The couple bought a house together and brought three cats — Nala, Raja and Chloe — and two dogs — Bella and Tia, chocolate and yellow labs — into the family. They felt ready for the next step of raising a child.

“I wanted my life to be more than me,” Jackson said. “I wanted it to be about somebody else, about handing things down to somebody else.”

Johnson, the oldest of four siblings, said he spent his whole life taking care of kids and wanted to continue that with his own son.

One year ago, Johnson and Jackson started their research. It was around that time last October that Jackson’s sister gave birth to their nephew, Conner.

“We thought we could raise kids together and looked forward to family vacations and holidays,” Jackson said.

But, about a month after giving birth, Jackson’s sister, also a firefighter, went on-call to an emergency. She felt short of breath on the scene and died of pulmonary embolisms, a blockage in one of the arteries in the lungs, which is common in new mothers.

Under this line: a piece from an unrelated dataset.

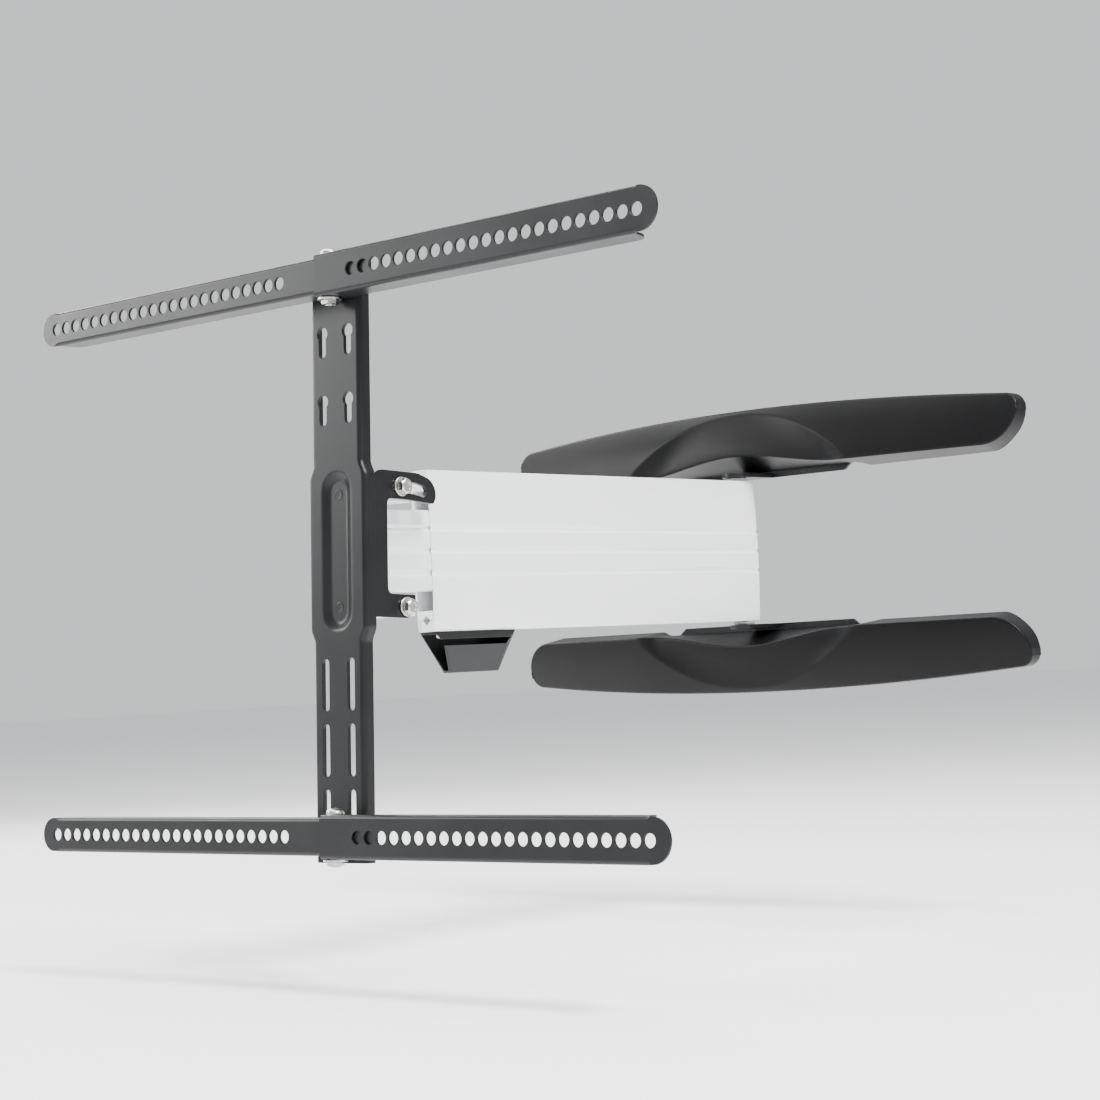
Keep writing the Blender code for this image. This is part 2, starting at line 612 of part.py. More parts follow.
def column(parent, offset):
    """Channel with its flanges to the rear, wider round a stadium-shaped pressing that takes the rivets."""
    body = prism(column_outline(0.0), "y", COLUMN_FRONT, COLUMN_BACK)
    hollow = column_outline(COLUMN_STEEL)
    hollow = [(x, z + (30.0 if z == COLUMN_TOP else -30.0 if z == COLUMN_FOOT else 0.0)) for x, z in hollow]
    cut(body, prism(hollow, "y", COLUMN_FRONT + COLUMN_STEEL, COLUMN_BACK + 1.0))
    floor = COLUMN_FRONT + PRESS_DEPTH
    boss = stadium(PRESS_HALF, PRESS_HALF_LONG, PRESS_MID)
    add(body, prism(boss, "y", COLUMN_FRONT + 1.0, WEB_FRONT - GAP))
    slope = 2.9
    pocket = stadium(PRESS_HALF - slope, PRESS_HALF_LONG - slope, PRESS_MID)
    cut(body, prism(pocket, "y", COLUMN_FRONT - 1.0, floor))
    tools = [rod(3.0 + GAP, "y", (0.0, z), floor - 1.0, WEB_FRONT + 1.0, 12) for z in RIVETS]
    front, back = COLUMN_FRONT - 1.0, COLUMN_FRONT + COLUMN_STEEL + 1.0
    for x in (-13.0, 13.0):
        for z in (151.5, 101.8):
            keyhole = arc((x, z + 5.0), 5.0, -48.0, 228.0, 9) + arc((x, z - 9.0), 3.3, 180.0, 360.0, 5)
            tools.append(prism(keyhole, "y", front, back))
        for z in (-97.6, -144.2, -190.8):
            outline = arc((x, z + 15.5), 3.3, 0.0, 180.0, 5) + arc((x, z - 15.5), 3.3, 180.0, 360.0, 5)
            tools.append(prism(outline, "y", front, back))
    cut(body, *tools)
    hang(body, "column", "black_steel", parent, offset)
    for z, word in zip(RIVETS, ("lower", "upper")):
        seat, tail = floor - GAP, WEB_BACK + GAP
        profile = [(0.0, seat - 0.6), (4.6, seat - 0.6), (4.6, seat), (3.0, seat), (3.0, tail), (5.0, tail),
                   (4.4, tail + 1.6), (0.0, tail + 2.0)]
        hang(turned(profile, "y", (0.0, z), 14), "column_rivet_" + word, "black_steel", parent, offset)


def rail(level, side, parent, offset):
    """Half a rail: a channel with its flanges to the rear and a rounded outer end, full of holes."""
    outer = side > 0
    steel = RAIL_STEEL
    half = RAIL_HALF if outer else RAIL_HALF - steel - GAP
    front = -RAIL_REACH if outer else -RAIL_REACH + steel + GAP
    back = COLUMN_FRONT - GAP
    start = SEAM if outer else -NEST
    bend = 1.6
    section = [(back, -half), (front + bend, -half), (front, -half + bend), (front, half - bend),
               (front + bend, half), (back, half), (back, half - steel), (front + steel, half - steel),
               (front + steel, -half + steel), (back, -half + steel)]
    section = [(y, z + level) for y, z in section]
    straight = RAIL_END - RAIL_HALF - 6.0
    low, high = sorted((side * start, side * straight))
    body = prism(section, "x", low, high)
    tip_half = half - 0.4
    tip = [(side * (straight - 5.0), level - tip_half)]
    curve = arc((RAIL_END - tip_half, level), tip_half, -90.0, 90.0, 8)
    tip += [(side * x, z) for x, z in curve] + [(side * (straight - 5.0), level + tip_half)]
    add(body, prism(tip, "y", front + 0.05, front + steel - 0.05))
    pitch = (HOLE_LAST - HOLE_FIRST) / (HOLES - 1)
    places = [side * (HOLE_FIRST + pitch * i) for i in range(HOLES)]
    tools = [rod(HOLE_R, "y", (x, level), front - 1.0, front + steel + 1.0, 8) for x in places]
    for flange in (level + half - steel / 2, level - half + steel / 2):
        tools.append(rod(RAIL_BOLT_R + GAP, "z", RAIL_BOLT, flange - 3.0, flange + 3.0, 12))
    cut(body, *tools)
    name = "rail_%s_%s" % ("upper" if level > 0 else "lower", "right" if outer else "left")
    return hang(body, name, "black_steel", parent, offset)


def rail_joint(level, parent, offset):
    """The saddle on the column and the upright bolt, washer and nut that hold both halves of a rail."""
    word = "upper" if level > 0 else "lower"
    inner = RAIL_HALF - 2 * RAIL_STEEL - 2 * GAP
    low, high = level - inner, level + inner
    saddle = block((-12.0, -60.0, low), (24.0, COLUMN_FRONT - GAP, high))
    cut(saddle, rod(RAIL_BOLT_R + GAP, "z", RAIL_BOLT, low - 1.0, high + 1.0, 12))
    hang(saddle, "rail_saddle_" + word, "black_steel", parent, offset)
    top = level + RAIL_HALF + GAP
    foot = level - RAIL_HALF - GAP
    ring_foot = foot - 1.5
    nut_foot = ring_foot - GAP - NUT_HIGH
    tip = nut_foot - 0.6
    profile = [(0.0, tip), (RAIL_BOLT_R, tip), (RAIL_BOLT_R, top), (6.6, top), (6.2, top + 2.2),
               (4.2, top + 3.9), (0.0, top + 4.4)]
    hang(turned(profile, "z", RAIL_BOLT, 16), "rail_bolt_" + word, "zinc_steel", parent, offset)
    ring = washer(RAIL_BOLT_R + GAP, 8.8, "z", RAIL_BOLT, ring_foot, foot, "ring")
    hang(ring, "rail_washer_" + word, "zinc_steel", parent, offset)
    nut = prism(circle(RAIL_BOLT, 6.4, 6), "z", nut_foot, ring_foot - GAP)
    cut(nut, rod(RAIL_BOLT_R + GAP, "z", RAIL_BOLT, nut_foot - 1.0, ring_foot, 12))
    hang(nut, "rail_nut_" + word, "zinc_steel", parent, offset)


def main():
    clear_scene()
    middle = axis_empty("arm_middle", (0.0, 0.0, -ORIGIN_RISE))
    for side in (1, -1):
        wall_bracket(side, middle)
        cover(side, middle)
    wall_hinge(middle)

    wall_swivel = axis_empty("wall_swivel_axis", (0.0, -WALL_AXIS, 0.0), middle)
    beam(wall_swivel)
    knuckle(0.0, -1, "wall_knuckle", wall_swivel)
    knuckle(-ARM_SPAN, 1, "screen_knuckle", wall_swivel)
    for side in (1, -1):
        shell(side, wall_swivel)
    clip(wall_swivel)

    tv_swivel = axis_empty("tv_swivel_axis", (0.0, -ARM_SPAN, 0.0), wall_swivel)
    fork(tv_swivel)
    swivel_pin(tv_swivel)
    tilt_bolts(tv_swivel)

    tilt = axis_empty("tilt_axis", (0.0, 0.0, TILT_Z), tv_swivel)
    tilt.rotation_euler.x = radians(-REST_TILT)
    offset = (0.0, 0.0, -TILT_Z)
    tilt_bracket(tilt, offset)
    column(tilt, offset)
    for level in (RAIL_MID + RAIL_SPREAD / 2, RAIL_MID - RAIL_SPREAD / 2):
        for side in (1, -1):
            rail(level, side, tilt, offset)
        rail_joint(level, tilt, offset)


main()
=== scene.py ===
"""Looks for a full motion TV wall mount: two moulded wall covers, an extruded arm, a pressed column and
perforated screen rails. Pieces are drawn in millimetres in their body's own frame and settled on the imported
model's joints; every finish is a node material."""
import json
from math import cos, hypot, pi, radians, sin, sqrt

import bmesh
import bpy
from bpy.props import FloatProperty, FloatVectorProperty, IntProperty, PointerProperty, StringProperty
from mathutils import Matrix, Vector


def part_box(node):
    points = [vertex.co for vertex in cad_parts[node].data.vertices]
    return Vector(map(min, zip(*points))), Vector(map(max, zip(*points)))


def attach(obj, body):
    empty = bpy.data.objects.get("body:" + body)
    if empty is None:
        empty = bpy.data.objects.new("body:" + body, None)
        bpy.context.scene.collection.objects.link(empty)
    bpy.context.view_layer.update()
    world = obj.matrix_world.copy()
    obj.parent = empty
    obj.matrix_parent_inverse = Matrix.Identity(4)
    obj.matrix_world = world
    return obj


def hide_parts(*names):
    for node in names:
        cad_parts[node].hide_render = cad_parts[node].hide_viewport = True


bl_info = {
    "name": "TV wall mount looks",
    "version": (1, 0, 0),
    "blender": (4, 5, 0),
    "location": "View3D > Sidebar > Wall Mount",
    "description": "Fine pieces, finishes and a studio for a full motion TV wall mount",
    "category": "Object",
}

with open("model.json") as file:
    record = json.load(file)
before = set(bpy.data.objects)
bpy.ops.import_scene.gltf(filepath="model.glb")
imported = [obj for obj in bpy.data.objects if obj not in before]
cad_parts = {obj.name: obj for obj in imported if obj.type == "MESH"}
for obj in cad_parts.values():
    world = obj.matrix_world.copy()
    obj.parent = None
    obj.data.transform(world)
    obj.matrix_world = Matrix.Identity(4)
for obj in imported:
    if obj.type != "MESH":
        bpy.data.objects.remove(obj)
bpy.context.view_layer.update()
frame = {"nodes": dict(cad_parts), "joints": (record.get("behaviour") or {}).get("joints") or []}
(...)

The idea of starting a family became all the more important.

Johnson and Jackson initially thought they would use a surrogate. They had a friend who was willing to carry for the couple. It can cost $60,000 or more for surrogacy, but Jackson said they would’ve paid about $15,000 since they planned to work with a friend. Some unexpected medical problems prevented that arrangement, but the couple wasn’t deterred.

They went to an informational session for A Baby Step and began working with the agency in earnest in February. Adoption fees can run in the neighborhood of $30,000. Jackson said a federal tax credit reimburses nearly $14,000. The couple also worked with a financial counselor at A Baby Step.

Jaden came into their home three months later. His birth mother chose them as parents from a booklet they created to tell the story of their life together.

“Our style of adoption is very flexible,” Casey said. “Every party has their own support services and representation. Families and birth mothers both have a lot of say. It’s all about finding the right fit.”

A Baby Step focuses on placing U.S.-born babies, which was appealing to Johnson and Jackson.

“Not every country is open to same-sex parents,” Jackson said. “There are plenty of kids in our country that need homes.”

Johnson and Jackson have an open adoption with the birth mother.

Although he’s only 5 months old, Jaden has started showing off his personality. He’s a skilled mimic of his fathers’ noises and facial expressions. Jaden can say the word “dada” and loves to sing. He’s mastered clapping and is close to crawling.

Johnson and Jackson were pleased to see him sleep through the night starting at 3 months old. Jaden has a “Monsters, Inc.”-themed nursery because his parents are both big Disney fans.

“I love the morning, first thing, when he wakes up,” Johnson said. “Even if he is a little groggy, you say, ‘Good morning, handsome,’ and there’s always a smile. You sing to him and he’s just always happy and he starts the day off very excited.”

“On stage, when I perform, I feel like I’m free and flying and I transform,” he added. “On stage is one of the few times where I feel like that. But waking up with Jaden in the morning, it hits that level every single day.”

Johnson and Jackson are preparing to move to Lancaster by the summer so Jaden can grow up with his cousin, Conner. Ten years from now, they see themselves with a brother or sister for Jaden and attending the kids’ school functions.

“It was meant to be,” Jackson said. “Jaden was meant to be our child.”